What to work on – Begin with the line that contains "depsgraph = bpy.context.evaluated_depsgraph_get()" and end with the line that contains "cad_low, cad_high = object_bounds()": copy that span of lines exactly, and nothing outside it.
-- BEGIN Data shown --
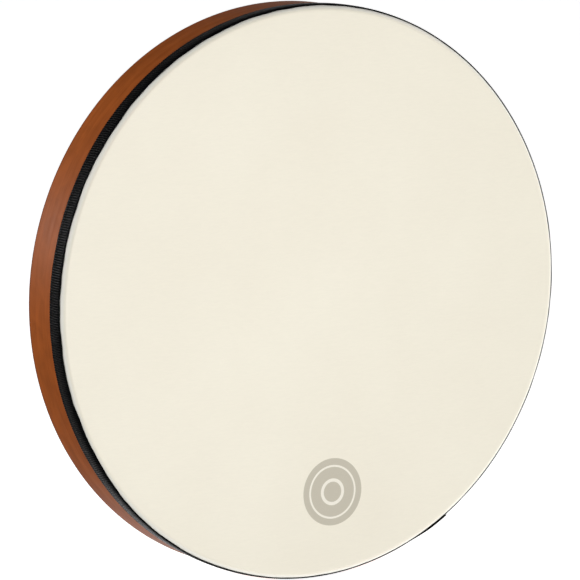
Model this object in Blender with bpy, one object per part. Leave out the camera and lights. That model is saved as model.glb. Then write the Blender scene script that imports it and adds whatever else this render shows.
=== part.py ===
"""Single-headed frame drum, 20 in across and 2 3/8 in deep, with a fixed synthetic head.

Metres, +Z up. The drum stands upright in its playing position: its axis is Y, the head faces -Y and the
open back faces +Y. The origin is the middle of the drum, halfway between the head and the rear rim.
Angles round the rim run from +X towards +Z, so the bottom of the drum is at 270 degrees.
"""

import math

import bmesh
import bpy

# Driving dimensions
SHELL_RADIUS = 0.254
OVERALL_DEPTH = 0.0603
WALL = 0.009
PLY_COUNT = 6
GAP = 0.0003

# Bearing edge (front) and rear rim
EDGE_ROUND = 0.005
CREST_WIDTH = 0.001
INNER_SLOPE = math.tan(math.radians(35))
REAR_ROUND = 0.0015

# Head
HEAD_THICKNESS = 0.0004
COLLAR_DEPTH = 0.0120

# Woven edge tape
TAPE_THICKNESS = 0.0010
TAPE_LEAN = math.radians(27)
TAPE_WIDTH = 0.0182
TAPE_STEP = 0.0015
TAPE_SEAM_ANGLE = math.radians(300)
TAPE_LAP = 0.016
TAPE_RISE_LENGTH = 0.030

# Thumb hole, through the wall at +X
HOLE_RADIUS = 0.0125
HOLE_FLARE = 0.0020
HOLE_Y = 0.0085
HOLE_CUT_REACH = 0.006
HOLE_SEGMENTS = 32

# Glued joints of the plies: the first is the outer face's, and each next ply's is turned by the same step
FIRST_JOINT_ANGLE = math.radians(315)
JOINT_TURN = math.radians(70)
JOINT_SLANT = 0.008

# Resolution
RIM_STEPS = 120
ARC_STEPS = 3

# Derived places
FRONT_Y = -OVERALL_DEPTH / 2
REAR_Y = OVERALL_DEPTH / 2
CREST_Y = FRONT_Y + HEAD_THICKNESS + GAP
ROUND_CENTRE_R = SHELL_RADIUS - EDGE_ROUND
ROUND_CENTRE_Y = CREST_Y + EDGE_ROUND
INNER_RADIUS = SHELL_RADIUS - WALL
PLY_THICKNESS = (WALL - (PLY_COUNT - 1) * GAP) / PLY_COUNT
HEAD_INNER_ROUND = EDGE_ROUND + GAP
HEAD_OUTER_ROUND = HEAD_INNER_ROUND + HEAD_THICKNESS
COLLAR_END_Y = CREST_Y + COLLAR_DEPTH
TAPE_INNER_ROUND = HEAD_OUTER_ROUND + GAP
GRID = [2 * math.pi * k / RIM_STEPS for k in range(RIM_STEPS)]


def clear_scene():
    for obj in list(bpy.data.objects):
        bpy.data.objects.remove(obj)


def material(name, colour, roughness):
    made = bpy.data.materials.new(name)
    made.use_nodes = True
    shader = made.node_tree.nodes["Principled BSDF"]
    shader.inputs["Base Color"].default_value = (*colour, 1)
    shader.inputs["Roughness"].default_value = roughness
    shader.inputs["Metallic"].default_value = 0
    made.diffuse_color = (*colour, 1)
    return made


def on_rim(radius, y, angle):
    return (radius * math.cos(angle), y, radius * math.sin(angle))


def front_edge(radius):
    """Where the shell's front edge lies at this radius: a round outside, a crest, then a slope inwards."""
    if radius > ROUND_CENTRE_R:
        run = min(radius - ROUND_CENTRE_R, EDGE_ROUND)
        return ROUND_CENTRE_Y - math.sqrt(max(EDGE_ROUND**2 - run**2, 0))
    crest_inner = ROUND_CENTRE_R - CREST_WIDTH
    return CREST_Y + max(crest_inner - radius, 0) * INNER_SLOPE


def rear_edge(radius):
    """The rear rim is flat, with a small round on each side."""
    run = max(
        radius - (SHELL_RADIUS - REAR_ROUND),
        (INNER_RADIUS + REAR_ROUND) - radius,
        0,
    )
    run = min(run, REAR_ROUND)
    return REAR_Y - REAR_ROUND + math.sqrt(max(REAR_ROUND**2 - run**2, 0))


def break_radii(low, high, corner_radii):
    """The radii where a ply's edge needs a point: its two faces, and any corner between them."""
    inside = [r for r in corner_radii if low + 1e-6 < r < high - 1e-6]
    return [low, *sorted(inside), high]


def round_radii(outer, size):
    """Radii along a quarter round that ends at the outer face."""
    return [outer - size + size * math.sin(math.pi / 2 * k / ARC_STEPS) for k in range(ARC_STEPS)]


def ply_profile(low, high):
    """Closed section of one ply, as (radius, y), cut by the bearing edge and the rear rim."""
    front = round_radii(SHELL_RADIUS, EDGE_ROUND) + [ROUND_CENTRE_R - CREST_WIDTH]
    outer_rear = round_radii(SHELL_RADIUS, REAR_ROUND)
    inner_rear = [SHELL_RADIUS + INNER_RADIUS - r for r in outer_rear]
    points = [(r, front_edge(r)) for r in break_radii(low, high, front)]
    points += [(r, rear_edge(r)) for r in reversed(break_radii(low, high, outer_rear + inner_rear))]
    return points


def loft(name, sections, closed, look):
    """A solid through rings of points. It closes on itself, or ends in two caps."""
    bm = bmesh.new()
    rings = [[bm.verts.new(point) for point in section] for section in sections]
    pairs = list(zip(rings, rings[1:]))
    if closed:
        pairs.append((rings[-1], rings[0]))
    else:
        bm.faces.new(rings[0])
        bm.faces.new(list(reversed(rings[-1])))
    for first, second in pairs:
        for k in range(len(first)):
            m = (k + 1) % len(first)
            bm.faces.new((first[k], second[k], second[m], first[m]))
    return finish(name, bm, look)


def finish(name, bm, look):
    """Turns the faces outwards, shades the round ones smooth and makes the object."""
    bmesh.ops.recalc_face_normals(bm, faces=bm.faces)
    mesh = bpy.data.meshes.new(name)
    bm.to_mesh(mesh)
    bm.free()
    mesh.shade_smooth()
    mesh.set_sharp_from_angle(angle=math.radians(30))
    mesh.materials.append(look)
    obj = bpy.data.objects.new(name, mesh)
    bpy.context.scene.collection.objects.link(obj)
    return obj


def ply(name, index, look):
    """One bent ply: a strip all round the rim, whose ends meet in a slanting glued joint."""
    high = SHELL_RADIUS - index * (PLY_THICKNESS + GAP)
    profile = ply_profile(high - PLY_THICKNESS, high)
    joint = FIRST_JOINT_ANGLE + index * JOINT_TURN
    joint_step = round(joint / (2 * math.pi) * RIM_STEPS) % RIM_STEPS
    half_gap = GAP / 2 / SHELL_RADIUS

    def end_section(side):
        section = []
        for radius, y in profile:
            slant = JOINT_SLANT * (y / REAR_Y) / SHELL_RADIUS
            section.append(on_rim(radius, y, GRID[joint_step] + side * half_gap + slant))
        return section

    sections = [end_section(1)]
    for k in range(1, RIM_STEPS):
        angle = GRID[(joint_step + k) % RIM_STEPS]
        sections.append([on_rim(radius, y, angle) for radius, y in profile])
    sections.append(end_section(-1))
    return loft(name, sections, closed=False, look=look)


def hole_cutter(look):
    """The thumb hole as a solid along X: straight in the wall, flared in a round at both faces."""
    levels = [(-HOLE_CUT_REACH, HOLE_RADIUS + HOLE_FLARE)]
    for k in range(ARC_STEPS + 1):
        turn = math.pi / 2 * k / ARC_STEPS
        levels.append((HOLE_FLARE * math.sin(turn), HOLE_RADIUS + HOLE_FLARE * (1 - math.sin(turn))))
    levels += [(WALL - depth, radius) for depth, radius in reversed(levels)]
    sections = []
    for depth, radius in levels:
        ring = []
        for k in range(HOLE_SEGMENTS):
            turn = 2 * math.pi * k / HOLE_SEGMENTS
            ring.append((SHELL_RADIUS - depth, HOLE_Y + radius * math.cos(turn), radius * math.sin(turn)))
        sections.append(ring)
    cutter = loft("thumb_hole_cutter", sections, closed=False, look=look)
    cutter.hide_render = True
    cutter.display_type = "WIRE"
    return cutter


def cut(obj, cutter):
    modifier = obj.modifiers.new("thumb_hole", "BOOLEAN")
    modifier.operation = "DIFFERENCE"
    modifier.solver = "EXACT"
    modifier.object = cutter


def arc(radius, start, end, steps):
    """Points (radius, y) on a round about the bearing edge's centre: 0 degrees faces outwards, 90 forwards."""
    points = []
    for k in range(steps + 1):
        turn = start + (end - start) * k / steps
        place_r = ROUND_CENTRE_R + radius * math.cos(turn)
        points.append((place_r, ROUND_CENTRE_Y - radius * math.sin(turn)))
    return points


def drumhead(look):
    """The head: a flat film that turns over the bearing edge and runs down the shell as a collar."""
    faces = []
    for size in (HEAD_OUTER_ROUND, HEAD_INNER_ROUND):
        faces.append([*arc(size, math.pi / 2, 0, ARC_STEPS + 1), (ROUND_CENTRE_R + size, COLLAR_END_Y)])
    profile = faces[0] + list(reversed(faces[1]))
    bm = bmesh.new()
    rings = [[bm.verts.new(on_rim(radius, y, angle)) for radius, y in profile] for angle in GRID]
    middles = [bm.verts.new((0, FRONT_Y, 0)), bm.verts.new((0, FRONT_Y + HEAD_THICKNESS, 0))]
    for first, second in zip(rings, rings[1:] + rings[:1]):
        for k in range(len(profile) - 1):
            bm.faces.new((first[k], second[k], second[k + 1], first[k + 1]))
        bm.faces.new((middles[0], first[0], second[0]))
        bm.faces.new((middles[1], first[-1], second[-1]))
    return finish("drumhead", bm, look)


def tape_profile(lift):
    """Closed section of the tape: over the head's round edge, along the collar, then down to the wood."""
    front_y = arc(TAPE_INNER_ROUND, TAPE_LEAN, 0, 1)[0][1]
    step_start = COLLAR_END_Y + GAP
    faces = []
    for out in (lift, lift + TAPE_THICKNESS):
        row = arc(TAPE_INNER_ROUND + out, TAPE_LEAN, 0, ARC_STEPS)
        row.append((ROUND_CENTRE_R + TAPE_INNER_ROUND + out, step_start + out / 2))
        row.append((SHELL_RADIUS + GAP + out, step_start + TAPE_STEP + out / 2))
        row.append((SHELL_RADIUS + GAP + out, front_y + TAPE_WIDTH))
        faces.append(row)
    return faces[0] + list(reversed(faces[1]))


def edge_tape(look):
    """The tape runs once round the rim, and its last stretch rises and laps over its own start."""
    seam_step = round(TAPE_SEAM_ANGLE / (2 * math.pi) * RIM_STEPS)
    turn = 2 * math.pi
    rise = TAPE_RISE_LENGTH / SHELL_RADIUS
    risen = turn - GAP / SHELL_RADIUS
    lap = TAPE_LAP / SHELL_RADIUS
    sections = []
    for along in sorted([*GRID, turn - rise, risen, turn + lap / 2, turn + lap]):
        climb = min(max((along - turn + rise) / (risen - turn + rise), 0), 1)
        lift = (TAPE_THICKNESS + GAP) * climb
        sections.append([on_rim(radius, y, GRID[seam_step] + along) for radius, y in tape_profile(lift)])
    return loft("edge_tape", sections, closed=False, look=look)


def main():
    clear_scene()
    stained_wood = material("stained_wood", (0.29, 0.10, 0.035), 0.45)
    film = material("head_film", (0.84, 0.79, 0.67), 0.5)
    woven_black = material("woven_black", (0.012, 0.012, 0.013), 0.8)
    cutter = hole_cutter(stained_wood)
    for index in range(PLY_COUNT):
        place = {0: "outer_face", PLY_COUNT - 1: "inner_face"}.get(index, f"core_{index}")
        cut(ply(f"shell_ply_{place}", index, stained_wood), cutter)
    drumhead(film)
    edge_tape(woven_black)


main()
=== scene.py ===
"""Frame drum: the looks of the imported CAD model, and the camera and light of the reference view.

Metres, +Z up, in the CAD model's frame. The drum's axis is Y, the head faces -Y and the open back +Y.
Angles round the rim run from +X towards +Z. The plies and the tape carry an attribute named "around", which
their materials read: (distance along the rim, y, radius) on the wood, and (distance along the rim, distance
across the tape, height in the rib from 0 to 1) on the tape.
"""

import math

import bmesh
import bpy
import numpy as np
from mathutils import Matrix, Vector
from mathutils.geometry import delaunay_2d_cdt
from mathutils.noise import noise


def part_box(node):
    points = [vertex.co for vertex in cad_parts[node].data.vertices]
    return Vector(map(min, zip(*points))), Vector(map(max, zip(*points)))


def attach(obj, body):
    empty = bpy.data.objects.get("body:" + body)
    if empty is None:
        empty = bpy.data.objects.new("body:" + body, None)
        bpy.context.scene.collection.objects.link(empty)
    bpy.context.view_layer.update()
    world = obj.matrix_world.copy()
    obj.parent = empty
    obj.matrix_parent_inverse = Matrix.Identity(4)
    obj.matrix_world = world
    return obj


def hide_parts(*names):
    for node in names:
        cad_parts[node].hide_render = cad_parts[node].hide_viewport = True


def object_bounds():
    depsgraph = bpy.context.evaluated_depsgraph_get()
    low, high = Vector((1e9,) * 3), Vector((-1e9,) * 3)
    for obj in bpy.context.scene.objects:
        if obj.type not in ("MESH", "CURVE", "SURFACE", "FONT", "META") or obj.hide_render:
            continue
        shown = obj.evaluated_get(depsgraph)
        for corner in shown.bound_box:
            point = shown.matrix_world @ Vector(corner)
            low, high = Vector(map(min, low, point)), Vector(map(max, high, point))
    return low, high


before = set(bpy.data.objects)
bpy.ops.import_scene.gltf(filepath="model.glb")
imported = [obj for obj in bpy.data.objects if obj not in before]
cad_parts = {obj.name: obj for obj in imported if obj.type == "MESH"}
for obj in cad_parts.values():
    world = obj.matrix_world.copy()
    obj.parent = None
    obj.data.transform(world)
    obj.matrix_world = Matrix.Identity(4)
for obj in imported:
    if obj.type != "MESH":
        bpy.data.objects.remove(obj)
cad_low, cad_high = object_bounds()

# Places read from the CAD model
FRONT_Y = cad_low.y
REAR_Y = cad_high.y
SHELL_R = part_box("shell_ply_outer_face")[1].z
HEAD_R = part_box("drumhead")[1].z
COLLAR_END_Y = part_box("drumhead")[1].y
TAPE_R = -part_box("edge_tape")[0].x
TAPE_REAR_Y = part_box("edge_tape")[1].y
PLIES = [
    "shell_ply_outer_face",
    "shell_ply_core_1",
    "shell_ply_core_2",
    "shell_ply_core_3",
    "shell_ply_core_4",
    "shell_ply_inner_face",
]
PLY_RADII = [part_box(name)[1].z for name in PLIES]

# Sizes that the CAD model has too
WALL = 0.009
EDGE_ROUND = 0.005
CREST_WIDTH = 0.001
INNER_SLOPE = math.tan(math.radians(35))
REAR_ROUND = 0.0015
HEAD_THICKNESS = 0.0004
GAP = 0.0003
HOLE_RADIUS = 0.0125
HOLE_FLARE = 0.0020
HOLE_Y = 0.0085
TAPE_SEAM_ANGLE = math.radians(300)
TAPE_LAP = 0.016
TAPE_RISE_LENGTH = 0.030
TAPE_LEAN = math.radians(27)
TAPE_THICKNESS = 0.0010
TAPE_STEP = 0.0015
FIRST_JOINT_ANGLE = math.radians(315)
JOINT_TURN = math.radians(70)
JOINT_SLANT = 0.008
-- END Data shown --
Solution for this problem –
    depsgraph = bpy.context.evaluated_depsgraph_get()
    low, high = Vector((1e9,) * 3), Vector((-1e9,) * 3)
    for obj in bpy.context.scene.objects:
        if obj.type not in ("MESH", "CURVE", "SURFACE", "FONT", "META") or obj.hide_render:
            continue
        shown = obj.evaluated_get(depsgraph)
        for corner in shown.bound_box:
            point = shown.matrix_world @ Vector(corner)
            low, high = Vector(map(min, low, point)), Vector(map(max, high, point))
    return low, high


before = set(bpy.data.objects)
bpy.ops.import_scene.gltf(filepath="model.glb")
imported = [obj for obj in bpy.data.objects if obj not in before]
cad_parts = {obj.name: obj for obj in imported if obj.type == "MESH"}
for obj in cad_parts.values():
    world = obj.matrix_world.copy()
    obj.parent = None
    obj.data.transform(world)
    obj.matrix_world = Matrix.Identity(4)
for obj in imported:
    if obj.type != "MESH":
        bpy.data.objects.remove(obj)
cad_low, cad_high = object_bounds()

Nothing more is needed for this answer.